## SUPPLIED DATA
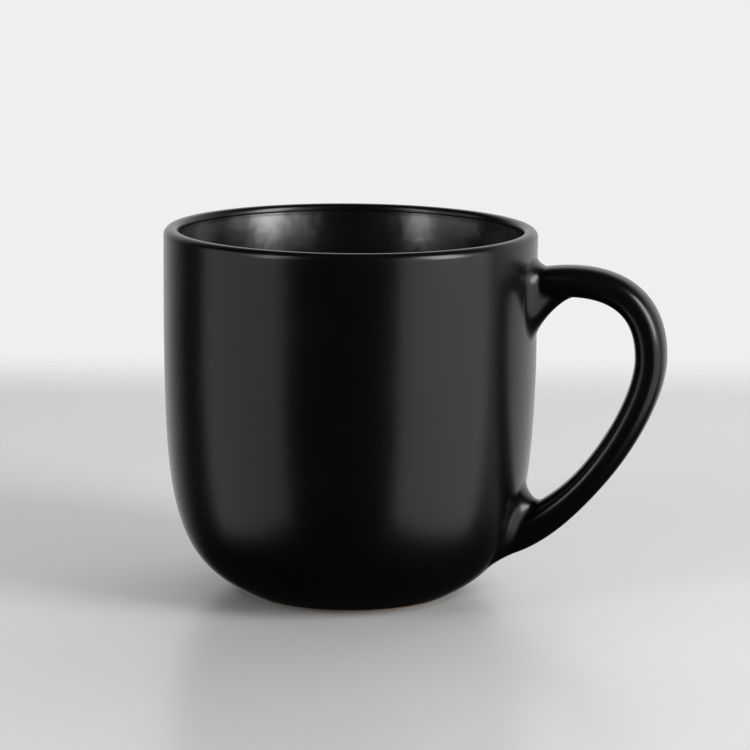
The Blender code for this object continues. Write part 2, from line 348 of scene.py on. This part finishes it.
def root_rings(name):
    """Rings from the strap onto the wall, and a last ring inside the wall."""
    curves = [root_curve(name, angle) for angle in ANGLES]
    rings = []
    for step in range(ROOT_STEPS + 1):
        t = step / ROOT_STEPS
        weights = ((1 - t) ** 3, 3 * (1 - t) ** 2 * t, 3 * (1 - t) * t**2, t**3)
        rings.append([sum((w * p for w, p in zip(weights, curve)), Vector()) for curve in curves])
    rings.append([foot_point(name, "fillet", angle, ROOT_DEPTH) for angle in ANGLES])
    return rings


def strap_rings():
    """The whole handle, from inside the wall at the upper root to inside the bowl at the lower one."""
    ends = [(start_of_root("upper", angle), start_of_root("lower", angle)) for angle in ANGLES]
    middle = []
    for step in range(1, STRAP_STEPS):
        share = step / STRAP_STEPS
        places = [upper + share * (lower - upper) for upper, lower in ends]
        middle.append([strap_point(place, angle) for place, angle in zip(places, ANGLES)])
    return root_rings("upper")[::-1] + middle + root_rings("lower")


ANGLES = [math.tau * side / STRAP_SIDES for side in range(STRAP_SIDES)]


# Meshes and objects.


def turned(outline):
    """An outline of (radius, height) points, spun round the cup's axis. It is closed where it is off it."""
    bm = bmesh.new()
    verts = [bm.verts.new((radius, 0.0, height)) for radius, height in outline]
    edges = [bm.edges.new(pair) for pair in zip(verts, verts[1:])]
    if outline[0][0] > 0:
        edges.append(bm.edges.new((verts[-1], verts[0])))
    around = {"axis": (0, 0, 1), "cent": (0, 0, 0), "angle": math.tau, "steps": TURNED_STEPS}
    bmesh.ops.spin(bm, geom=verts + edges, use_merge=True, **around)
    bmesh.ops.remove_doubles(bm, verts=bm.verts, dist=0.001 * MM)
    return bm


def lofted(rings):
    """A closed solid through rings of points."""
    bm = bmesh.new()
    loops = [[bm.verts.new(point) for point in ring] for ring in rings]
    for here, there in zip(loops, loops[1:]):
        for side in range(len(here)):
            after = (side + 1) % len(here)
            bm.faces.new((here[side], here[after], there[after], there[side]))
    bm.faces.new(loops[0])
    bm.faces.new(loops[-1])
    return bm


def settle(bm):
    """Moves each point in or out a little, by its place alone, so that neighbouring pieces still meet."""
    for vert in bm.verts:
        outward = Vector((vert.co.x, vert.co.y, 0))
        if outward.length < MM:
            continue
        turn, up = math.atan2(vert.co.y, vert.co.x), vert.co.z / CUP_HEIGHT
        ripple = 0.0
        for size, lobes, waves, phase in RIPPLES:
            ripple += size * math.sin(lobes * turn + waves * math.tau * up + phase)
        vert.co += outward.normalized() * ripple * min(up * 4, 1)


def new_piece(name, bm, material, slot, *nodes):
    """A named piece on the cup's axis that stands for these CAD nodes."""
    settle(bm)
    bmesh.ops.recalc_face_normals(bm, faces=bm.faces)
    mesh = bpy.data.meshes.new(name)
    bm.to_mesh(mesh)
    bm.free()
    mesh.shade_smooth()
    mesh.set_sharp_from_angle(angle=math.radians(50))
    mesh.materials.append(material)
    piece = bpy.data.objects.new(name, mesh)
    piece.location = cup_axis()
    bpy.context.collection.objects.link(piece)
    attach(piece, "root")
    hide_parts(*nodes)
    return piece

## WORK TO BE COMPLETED
Look at the material above and copy, word for word, its lines from the first through the one containing "# Meshes and objects.".

## TASK RESPONSE
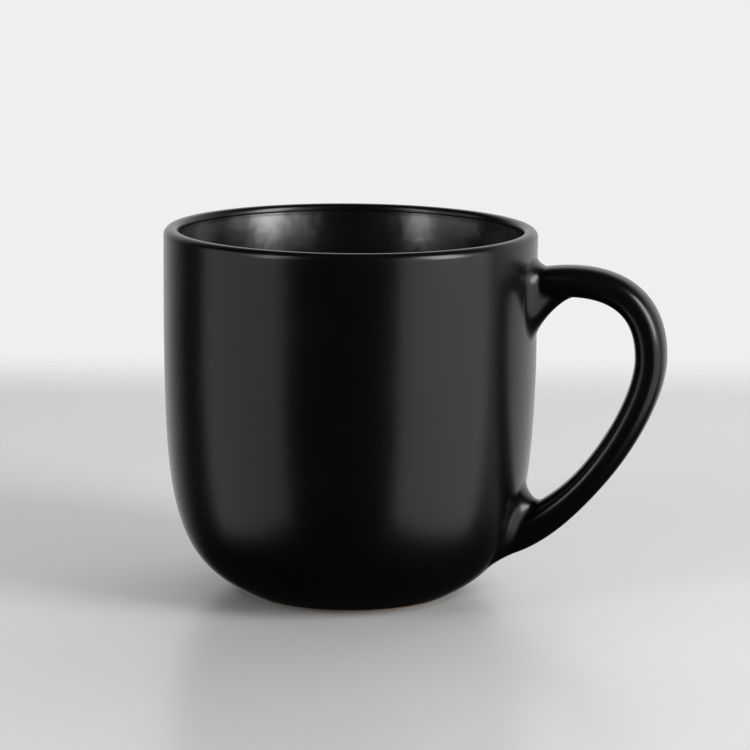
The Blender code for this object continues. Write part 2, from line 348 of scene.py on. This part finishes it.
def root_rings(name):
    """Rings from the strap onto the wall, and a last ring inside the wall."""
    curves = [root_curve(name, angle) for angle in ANGLES]
    rings = []
    for step in range(ROOT_STEPS + 1):
        t = step / ROOT_STEPS
        weights = ((1 - t) ** 3, 3 * (1 - t) ** 2 * t, 3 * (1 - t) * t**2, t**3)
        rings.append([sum((w * p for w, p in zip(weights, curve)), Vector()) for curve in curves])
    rings.append([foot_point(name, "fillet", angle, ROOT_DEPTH) for angle in ANGLES])
    return rings


def strap_rings():
    """The whole handle, from inside the wall at the upper root to inside the bowl at the lower one."""
    ends = [(start_of_root("upper", angle), start_of_root("lower", angle)) for angle in ANGLES]
    middle = []
    for step in range(1, STRAP_STEPS):
        share = step / STRAP_STEPS
        places = [upper + share * (lower - upper) for upper, lower in ends]
        middle.append([strap_point(place, angle) for place, angle in zip(places, ANGLES)])
    return root_rings("upper")[::-1] + middle + root_rings("lower")


ANGLES = [math.tau * side / STRAP_SIDES for side in range(STRAP_SIDES)]


# Meshes and objects.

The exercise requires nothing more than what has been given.